> [AIM OF THE EXERCISE] Quote every line from the top of the listing down to and including the line that contains "return np.stack([x, band_y(x, row)".

> [RECORDED DATA]
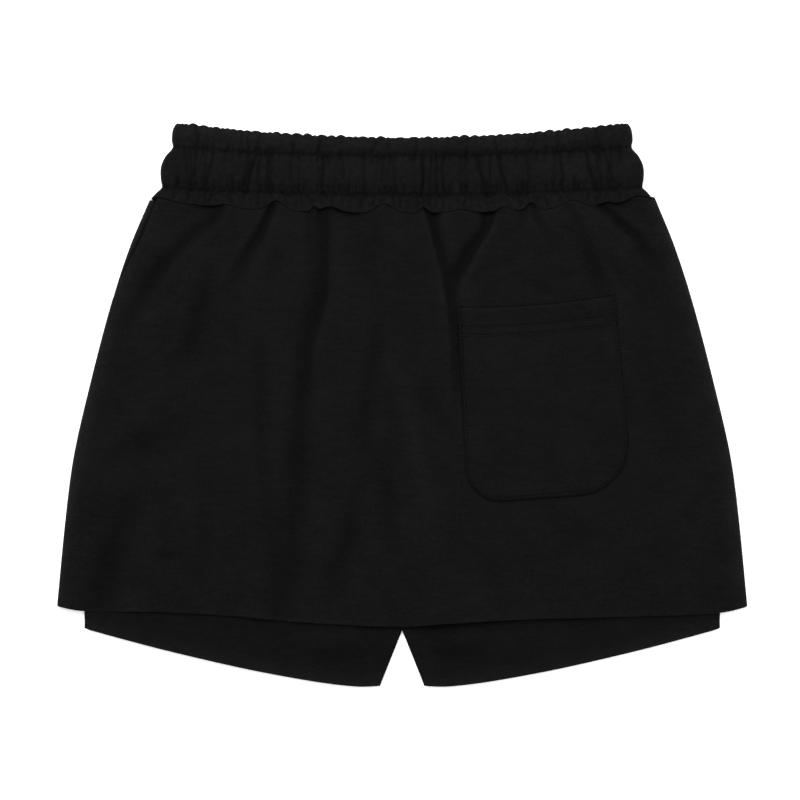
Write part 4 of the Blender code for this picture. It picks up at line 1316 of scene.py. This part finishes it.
def gather_depth(x, row, room):
    """How far the gathers lower the band at x, on a row from 0 to 3; `room` is the most they can."""
    in_narrow = float(ease((row - NARROW_FROM) / NARROW_FADE))
    in_wide = float(ease((row - WIDE_FROM) / WIDE_FADE) * (1 - ease((row - NARROW_FROM) / NARROW_FADE)))
    depth = in_wide * creases(x, wide, 2 - row) + in_narrow * creases(x, narrow, 3 - row)
    depth = depth + float(bumps(row, STITCH_PUCKERS)) * creases(x, puckers, 0.5)
    depth = depth + (1 - in_wide) * (1 - in_narrow) * creases(x, flange, 1 - row)
    return room * (1 - np.exp(-depth / room))


def band_y(x, row):
    names = list(WAIST_LINES)
    step = min(int(row), 2)
    return mix(waist_line(names[step], x), waist_line(names[step + 1], x), row - step)


def arched(x, row):
    """The gathers of the skirt pull up the band's foot, too."""
    return np.clip(1 - row, 0, 1) * bumps(x, SEAM_ARCHES)


def band_end(side, row, flat, roll, low, high):
    """Round one end, from the back's height `high` to the front's height `low`."""
    turn = np.linspace(0, math.pi, STATIONS["end"] + 2)[1:-1]
    x = side * (flat + roll * np.sin(turn))
    z = (low + high) / 2 + (high - low) / 2 * np.cos(turn)
    return np.stack([x, band_y(x, row) + arched(x, row) * ease(z / high), z], axis=1)


def band_ring(row, half, low, high, outside):
    """One closed ring round the band: its back, right end, front and left end. Also the painted shade of
    each point's gathers, and how free it is to ruck up. `outside` is 1, or 0 in the slit, which has no
    gathers."""
    roll = min(BAND_ROLL, (high - low) * END_SHARE)
    flat = half - roll
    x = np.linspace(-flat, flat, STATIONS["back"])
    room = high - mix(LIP_LOW, BAND_BACK_LOW, ease(row / LIP_ROWS)) - WALL_LEAST
    sink = outside * ease((flat - np.abs(x)) / END_CALM) * gather_depth(x, row, room)
    y = band_y(x, row) + arched(x, row) + outside * line_shift(x, row)
    y = y + ease((row - TOP_FROM) / TOP_ROWS) * (puffed(x) * outside - DRAWN * sink)
    back = np.stack([x, y + DRAWN * sink * (1 - ease(row / FOOT_ROWS)), high - sink], axis=1)
    across = np.linspace(flat, -flat, STATIONS["front"])
    hollow = outside * FRONT_SHARE * gather_depth(-across, row, room)
    front = np.stack([across, band_y(across, row), low + hollow], axis=1)
    right_end = band_end(1, row, flat, roll, low, high)
    left_end = band_end(-1, row, flat, roll, low, high)[::-1]
    ring = np.concatenate([back, right_end, front, left_end])
    proud, free = np.zeros((2, len(ring)))
    spare = np.clip((room - sink) / BAND_RUCKS["Depth"], 0, 1)
    # painted shade in the gathers
    proud[:len(x)] = outside * (BAND_BASE_LIGHT - sink / DEEP_GATHER)
    free[:len(x)] = outside * spare * ease((BAND_REACH - np.abs(x)) / FREE_END)
    return ring, proud, free


print("points in a ring:", STATIONS["back"] + STATIONS["front"] + 2 * STATIONS["end"])


# %% The band in one mesh
BAND_ROWS = (16, 23, 18)  # from the seam to each stitch line and the top edge
SLIT_ROWS = (
    # row, how far inside the band's half width, lowest and highest z of the slit
    (3.0, 0.0014, 0.0014, 0.0054),
    (2.9, 0.0034, 0.0036, 0.0049),
    (2.0, 0.0042, BAND_FRONT_TOP, BAND_BACK_LOW),
    (1.0, 0.0042, BAND_FRONT_TOP, BAND_BACK_LOW),
    (0.5, 0.0044, BAND_FRONT_TOP, BAND_BACK_LOW),
    (0.2, 0.0046, BAND_FRONT_TOP, LIP_LOW - 0.0004),
    (0.0, 0.0040, 0.0037, LIP_LOW),
)
# the limits of the band's painted shade and highlight
BAND_DARKEST, BAND_PALEST = -1.8, 1.5
TOP_WEAR_AND_HIGHLIGHT = 0.8  # lighter along the top edge, as rubbed wear and painted highlight
TOP_WEAR_AND_HIGHLIGHT_FROM = 2.2
LOWER_LINE_BELOW, LOWER_LINE_ABOVE = 0.16, 0.045  # half height of the lower stitch line's painted shadow, in rows
# the upper stitch line's painted shadow
UPPER_LINE, UPPER_LINE_SHADE = 0.05, 0.6
# painted highlight along the foot's curled edge
FOOT_HIGHLIGHT, FOOT_HIGHLIGHT_REACH = 0.2, 0.08


def band_shade(row):
    """The painted light of a row: painted shadow at the stitch lines, lighter along the top edge as wear and
    painted highlight, and a painted highlight at the foot.
    """
    stitch_shade = bump(row - 1.0, LOWER_LINE_ABOVE if row > 1 else LOWER_LINE_BELOW)
    stitch_shade = stitch_shade + UPPER_LINE_SHADE * bump(row - 2.0, UPPER_LINE)
    top = TOP_WEAR_AND_HIGHLIGHT * ease((row - TOP_WEAR_AND_HIGHLIGHT_FROM) / (3.0 - TOP_WEAR_AND_HIGHLIGHT_FROM))
    return top - stitch_shade + FOOT_HIGHLIGHT * bump(row, FOOT_HIGHLIGHT_REACH)


def band():
    """Rings up the outside, closest together at the stitch lines and edges, and then down the slit."""
    made = []
    for row in joined(*(part + ease(np.linspace(0, 1, count)) for part, count in enumerate(BAND_ROWS))):
        width, height = through(BAND_WIDTHS, row), through(BAND_PROFILE, row)
        ring, proud, free = band_ring(float(row), float(width), 0.0, float(height), 1.0)
        # the rows' painted shade and highlight, on top of that of the gathers
        made.append((ring, np.clip(proud + band_shade(row), BAND_DARKEST, BAND_PALEST), free))
    for row, wall, low, high in SLIT_ROWS:
        made.append(band_ring(row, float(through(BAND_WIDTHS, row)) - wall, low, high, 0.0))
    rings, proud, free = (np.array(column) for column in zip(*made))
    count, length = rings.shape[:2]
    index = np.arange(count * length).reshape(count, length)
    index = np.pad(index, ((0, 1), (0, 1)), mode="wrap")
    step = np.linalg.norm(np.diff(rings, axis=1, append=rings[:, :1]), axis=2)
    around = np.cumsum(step, axis=1) - step
    uv = np.stack([around, rings[:, :, 1]], axis=2).reshape(-1, 2)
    values = {"proud": proud, "free": free}
    return mesh_piece("waistband_cloth", rings.reshape(-1, 3), lattice_faces(index)[:, ::-1], uv, values)


waistband = made_by(rucked_cloth, band(), BAND_RUCKS | {"Material": band_material})
print("waistband:", len(waistband.data.polygons), "faces")

# %% [markdown]
# ## Sewing
#
# A lockstitch shows as a row of short threads with a gap between them, half sunk in the cloth. Two
# rows run round the waistband, one along the pocket's sides and foot, and two across its hem. The
# thread follows the cloth under it: a ray straight down finds the surface at each point of a row.


# %% Rows of stitches
def surface_under(piece):
    """A function that gives the height and the normal of a piece's top at x, y."""
    tree = BVHTree.FromPolygons(
        [vertex.co for vertex in piece.data.vertices],
        [face.vertices for face in piece.data.polygons],
    )

    def find(x, y):
        place, normal, _, _ = tree.ray_cast(Vector((x, y, 0.1)), Vector((0, 0, -1)))
        return place, normal

    return find


def path_piece(name, places, ups):
    """A line of points, each with the way its surface faces."""
    mesh = bpy.data.meshes.new(name)
    edges = [(k, k + 1) for k in range(len(places) - 1)]
    mesh.from_pydata([tuple(place) for place in places], edges, [])
    attribute = mesh.attributes.new("up", "FLOAT_VECTOR", "POINT")
    attribute.data.foreach_set("vector", np.array([tuple(up) for up in ups], dtype=np.float32).ravel())
    return put(name, mesh)


def sew(name, piece, x, y, sunk=0.0):
    """A row of stitches on a piece, along the points x, y, sunk into its cloth."""
    find = surface_under(piece)
    found = [find(*place) for place in zip(x.tolist(), y.tolist())]
    found = [(place, normal) for place, normal in found if place is not None]
    places = [place - normal * sunk for place, normal in found]
    path = path_piece(name, places, [normal for _, normal in found])
    return made_by(row_of_stitches, path, {"Material": sewing_thread})


BAND_STITCH_SUNK = 0.00022  # the elastic pulls the band's stitches deep into the cloth
BAND_STITCH_HALVES = (0.1700, 0.1620)  # half widths of the lower and the upper row
PATH_POINTS = 700


def band_row(name, row, half):
    x = np.linspace(-half, half, PATH_POINTS)
    return sew(name, waistband, x, band_y(x, row) + line_shift(x, row), BAND_STITCH_SUNK)


def pocket_row(name, across, down):
    return sew(name, back_pocket, *pocket_place(across, down))


def pocket_outline():
    """across and down along the pocket's edge stitch, from the left of its mouth to the right."""
    down = joined(
        np.linspace(0.001, POCKET_STRAIGHT, 120),
        POCKET_STRAIGHT + (POCKET_ROUND - 0.00001) * np.sin(np.linspace(0, QUARTER, 120)),
    )
    inset = 1 - POCKET_EDGE_STITCH / (POCKET_FOOT / 2)
    deeper = down * (1 - POCKET_EDGE_STITCH / POCKET_DEEP)
    left, right = pocket_reach(-1, down) * inset, pocket_reach(1, down) * inset
    return np.concatenate([-left, right[::-1]]), np.concatenate([deeper, deeper[::-1]])


across = np.linspace(-1, 1, 200) * (POCKET_MOUTH / 2 - POCKET_EDGE_STITCH)
stitches = [
    band_row("stitches_waist_lower", 1.0, BAND_STITCH_HALVES[0]),
    band_row("stitches_waist_upper", 2.0, BAND_STITCH_HALVES[1]),
    pocket_row("stitches_pocket_edge", *pocket_outline()),
]
for word, down in zip(("upper", "lower"), POCKET_HEM_ROWS):
    stitches.append(pocket_row(f"stitches_pocket_hem_{word}", across, np.full_like(across, down)))
print("stitch rows:", [(row.name, len(row.data.polygons)) for row in stitches])

# %% [markdown]
# ## Raw edges
#
# The hems of the skirt and of the shorts are cut and left. Knit doesn't unravel much, so only short
# single fibres stand out along the cut.


# %% Fibres along the hems
OUT_OF_HEM = (0.0, -1.0, 0.25)
LEG_FIBRES = (0.018, SHORTS_HEM_HALF - 0.002)  # from and to this x


def hem_fibres(name, x, y, z, seed, material):
    places = np.stack([x, y, np.broadcast_to(z, x.shape)], axis=1)
    ups = np.tile(OUT_OF_HEM, (len(x), 1))
    return made_by(frayed_edge, path_piece(name, places, ups), {"Material": material, "Seed": seed})


x = np.linspace(-1, 1, 500) * (HEM_HALF - SIDE_ROLL)
hem = skirt_hem(x)
skirt_fibres = hem_fibres("fibres_skirt_hem", x, hem, back_crown(x, hem) - CLOTH / 2, 1, skirt_material)
x = np.linspace(*LEG_FIBRES, 250)
leg_top = SHORTS_BACK_REST - SHORTS_FRONT_REST + CLOTH
leg_fibres = [
    hem_fibres(f"fibres_leg_{word}", side * x, shorts_hem(x), leg_top, 3, shorts_material)
    for side, word in LEGS
]
trims = {
    "skirt_back_cloth": [skirt_fibres],
    "back_pocket_cloth": stitches[2:],
    "waistband_cloth": stitches[:2],
    "shorts_back_left_cloth": leg_fibres[:1],
    "shorts_back_right_cloth": leg_fibres[1:],
}
sewn = [(row, "sewing_thread") for row in stitches]
sewn += [(skirt_fibres, "skirt_fleece")] + [(leg, "shorts_fleece") for leg in leg_fibres]
print("fibres:", sum(len(piece.data.polygons) for piece in [skirt_fibres, *leg_fibres]) // 4)

# %% [markdown]
# ## Put each piece on the frame
#
# Every piece rides on the one body and stands for its plain solid, which is hidden.

# %% Ride and replace
DRESSED = (
    # piece, solid it stands for, slot, flat width and length, area, how it is held, what it lies on
    (skirt_back, "skirt_back", "skirt_fleece", (0.515, 0.320), 0.142, "gathered", "shorts_back_right_cloth"),
    (skirt_front, "skirt_front", "skirt_fleece", (0.515, 0.315), 0.140, "gathered", "surface"),
    (back_pocket, "back_pocket", "pocket_fleece", (0.134, 0.172), 0.0215, "laid", "skirt_back_cloth"),
    (waistband, "waistband", "waistband_fleece", (0.860, 0.062), None, "gathered", "surface"),
)
SHORTS_FLAT = (0.235, 0.362)
SHORTS_AREA = 0.0690
dressed = list(DRESSED)
for node, piece in shorts.items():
    dressed.append((piece, node, "shorts_fleece", SHORTS_FLAT, SHORTS_AREA, "laid", "skirt_front_cloth"))
for piece, node, slot, _, _, _, _ in dressed:
    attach(piece, "root")
    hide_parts(node)
for piece, _, _, flat, area, held, lies_on in dressed:
    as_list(trims.get(piece.name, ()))
for piece, slot in sewn:
    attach(piece, "root")
print("cloth pieces:", len(dressed), "sewing and fibres:", len(sewn))

# %% [markdown]
# ## Surface, light and camera
#
# The garment lies on a white surface under very soft light from above, seen straight down. A long
# lens keeps its outline true.

# %% The stage
PIXEL = 0.0007188  # real size of one pixel of the square frame
FRAME_PIXELS = 800
AIM = Vector((-0.00158, 0.0036, 0.005))
LENS = 100.0
SENSOR = 36.0
PAPER_GLOW = 0.3  # the surface is lit from behind too, so nothing casts a shadow on it

LAMPS = (
    # name, width, power, place; each points at the middle
    ("key", 1.5, 62.0, (-0.6, 1.4, 2.0)),
    ("fill", 2.4, 42.0, (0.6, 0.3, 2.4)),
)
WHITE = (1.0, 1.0, 1.0, 1.0)
SKY = 0.5

bpy.ops.mesh.primitive_plane_add(size=8.0, location=(0, 0, -0.0002))
surface = bpy.context.object
surface.name = "surface"
paper, tree, shader = new_material("white_paper")
give(tree, shader, {"Base Color": (0.9, 0.9, 0.9, 1.0), "Roughness": 0.9})
give(tree, shader, {"Emission Color": WHITE, "Emission Strength": PAPER_GLOW})
surface.data.materials.append(paper)

for name, size, power, place in LAMPS:
    light = bpy.data.lights.new(name, "AREA")
    light.shape = "DISK"
    light.size = size
    light.energy = power
    lamp = put(name, light)
    lamp.location = place
    lamp.rotation_euler = (-Vector(place)).to_track_quat("-Z", "Y").to_euler()
world = bpy.data.worlds.new("studio")
world.use_nodes = True
give(world.node_tree, world.node_tree.nodes["Background"], {"Color": WHITE, "Strength": SKY})
bpy.context.scene.world = world
bpy.context.scene.view_settings.view_transform = "Standard"

camera = bpy.data.cameras.new("camera")
camera.lens = LENS
camera.sensor_width = SENSOR
lens = put("camera", camera)
lens.location = AIM + Vector((0, 0, PIXEL * FRAME_PIXELS * LENS / SENSOR))
bpy.context.scene.camera = lens
print("camera height, m:", round(lens.location.z, 3))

> [CORRECT RESPONSE]
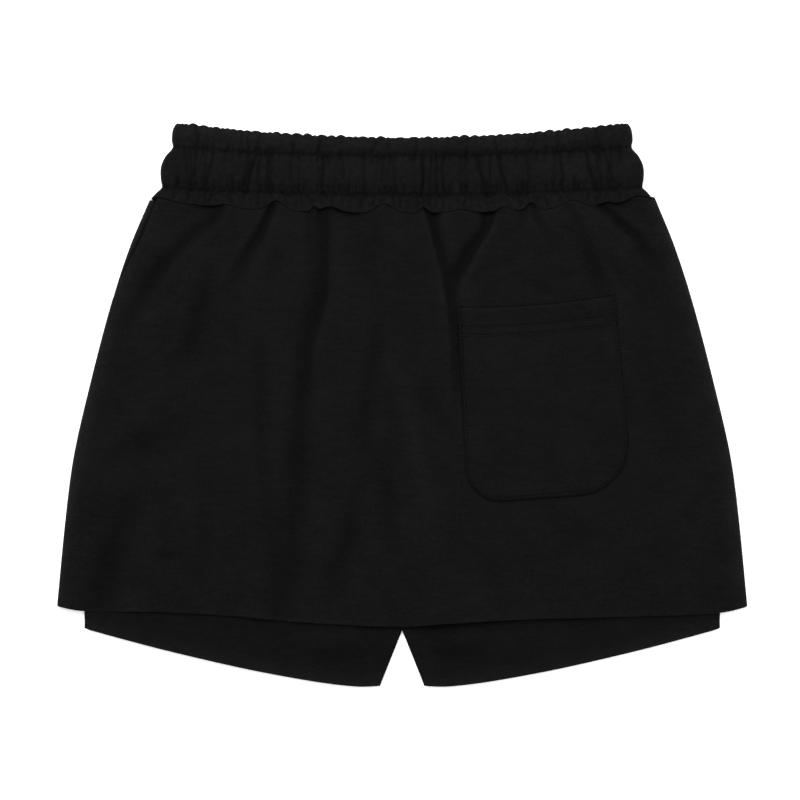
Write part 4 of the Blender code for this picture. It picks up at line 1316 of scene.py. This part finishes it.
def gather_depth(x, row, room):
    """How far the gathers lower the band at x, on a row from 0 to 3; `room` is the most they can."""
    in_narrow = float(ease((row - NARROW_FROM) / NARROW_FADE))
    in_wide = float(ease((row - WIDE_FROM) / WIDE_FADE) * (1 - ease((row - NARROW_FROM) / NARROW_FADE)))
    depth = in_wide * creases(x, wide, 2 - row) + in_narrow * creases(x, narrow, 3 - row)
    depth = depth + float(bumps(row, STITCH_PUCKERS)) * creases(x, puckers, 0.5)
    depth = depth + (1 - in_wide) * (1 - in_narrow) * creases(x, flange, 1 - row)
    return room * (1 - np.exp(-depth / room))


def band_y(x, row):
    names = list(WAIST_LINES)
    step = min(int(row), 2)
    return mix(waist_line(names[step], x), waist_line(names[step + 1], x), row - step)


def arched(x, row):
    """The gathers of the skirt pull up the band's foot, too."""
    return np.clip(1 - row, 0, 1) * bumps(x, SEAM_ARCHES)


def band_end(side, row, flat, roll, low, high):
    """Round one end, from the back's height `high` to the front's height `low`."""
    turn = np.linspace(0, math.pi, STATIONS["end"] + 2)[1:-1]
    x = side * (flat + roll * np.sin(turn))
    z = (low + high) / 2 + (high - low) / 2 * np.cos(turn)
    return np.stack([x, band_y(x, row) + arched(x, row) * ease(z / high), z], axis=1)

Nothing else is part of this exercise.